El tipo de familia de origen a la que pertenezco tiene un determinado locus. La vida transcurre en el centro de la casa, en ambientes que están pensados para eso y con una determinada estética. El living, el comedor, los cuartos, el jardín. ¿Cuándo me daba cuenta que estaba fuera de ese locus? Cuando ya no estaban esas alfombras, esas cortinas, esos ventanales. Yo iba y venía, me escapaba a la periferia. Esa periferia cambió mi percepción sobre la vida, te diría. Y cómo yo era chica y encima mujer, nadie me prestaba atención. Nadie, en la casa, preguntaba “dónde está Dolores”.
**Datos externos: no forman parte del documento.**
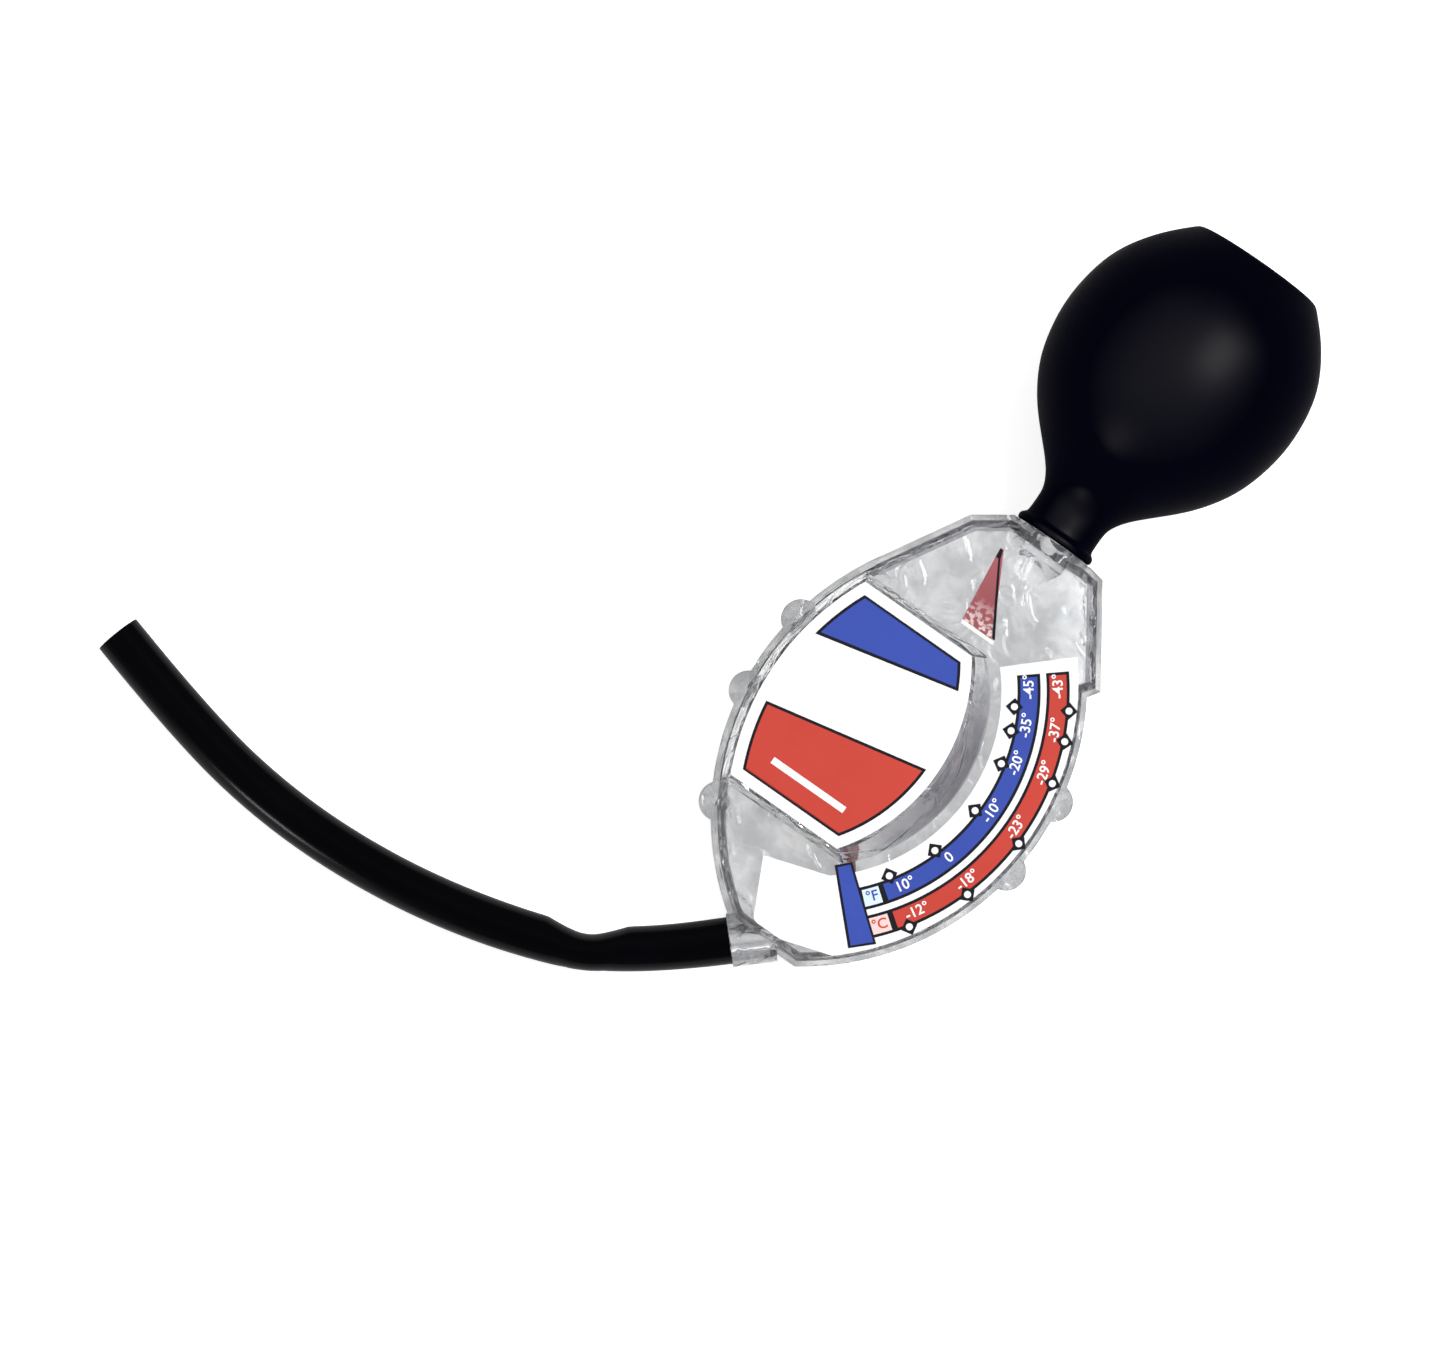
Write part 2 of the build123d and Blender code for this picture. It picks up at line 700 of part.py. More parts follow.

¿Dónde era más evidente el contraste?
En la periferia, el trabajo manual, la fuerza. Caras de esfuerzo. Otro tipo de contextura física. Otra ropa. Cuando esas mujeres estaban sin sus uniformes, que eran impecables, vestían una ropa muy diferente a la que yo veía dentro de casa. La comida, otro ejemplo. Nosotros comíamos carnes, verduras varias servidas en bandejas enormes, esto, lo otro, entradas, postres, fruta. En la periferia, sobras o “comida blanca”, fideos, papa…
¿Y qué te pasaba en la periferia?
Podía participar de las conversaciones, cosa que no ocurría adentro. Podía escuchar, podía mirar. Nadie me echaba.
¿Qué es lo que te moviliza para enfrentar a tu familia, no en una sobremesa, sino en la Justicia?
Quiero la parte de la herencia que me corresponde y que mis hermanos y todos los que participan de esta mega estafa sean juzgados. Y si tienen que ir presos, deben ir presos. Cuando vi mi firma falsificada empecé un proceso de desafectación. Mi experiencia me indica que es posible perder el amor, por alguien que tiene tu misma sangre. Hay un mandato: “Pero es tu madre, pero son tus hermanos”. ¿Por qué son familia debo quererlos? ¿Debo omitir su corrupción? Esa imposición es tremenda.
Sobre Casa Nueva: “Yo fui a mi casa, yo entré a una de mis casas”
En Casa Nueva, en octubre pasado, Dolores unió el centro y la periferia: dos locus en uno. Dice que no fue ni tomó ni ocupó ni usurpó la estancia: “Yo fui a mi casa, yo entré a una de mis casas”, devuelve la única Etchevehere. No es un argumento personal, la Justicia también determinó que no fue ilegal la estadía en el predio. Como la sucesión está indivisa, el casco es tan suyo como de sus hermanos y su madre, y puede compartir el espacio con quien quiera.
¿No fue una manera de molestar a...?
No. Si yo hubiera ido con una grupo de amigos de mi estatus social, no se hubiera instalado la palabra “toma”. Si yo hubiera ido con 40 amigas mías, divinas, no lo hubieran llamado usurpación.
“En Casa Nueva queríamos arrancar el proyecto agroecológico Artigas en conjunto con el MTE. Fuimos realmente organizados. Queríamos empezar a producir la tierra de manera sustentable y que sea un ejemplo a replicar. ¿Cómo? Con alimentos sanos, a precios normales y que la gente pueda en su barrio, no en el Coto... Conseguir huevos de verdad en el almacén de la esquina de tu casa. Porque… ¿Por qué tenemos que pagar en el híper la lechuga envenenada y carísima? Por eso este no es un tema de ‘herencia’: nosotros en Casa Nueva estábamos interpelando un sistema económico que se derrumba”, sigue Dolores. Aquellos días en Casa Nueva fueron su siesta: en la hora alta, con el sol en la cúspide y mientras el resto dormía, ella se dio permiso.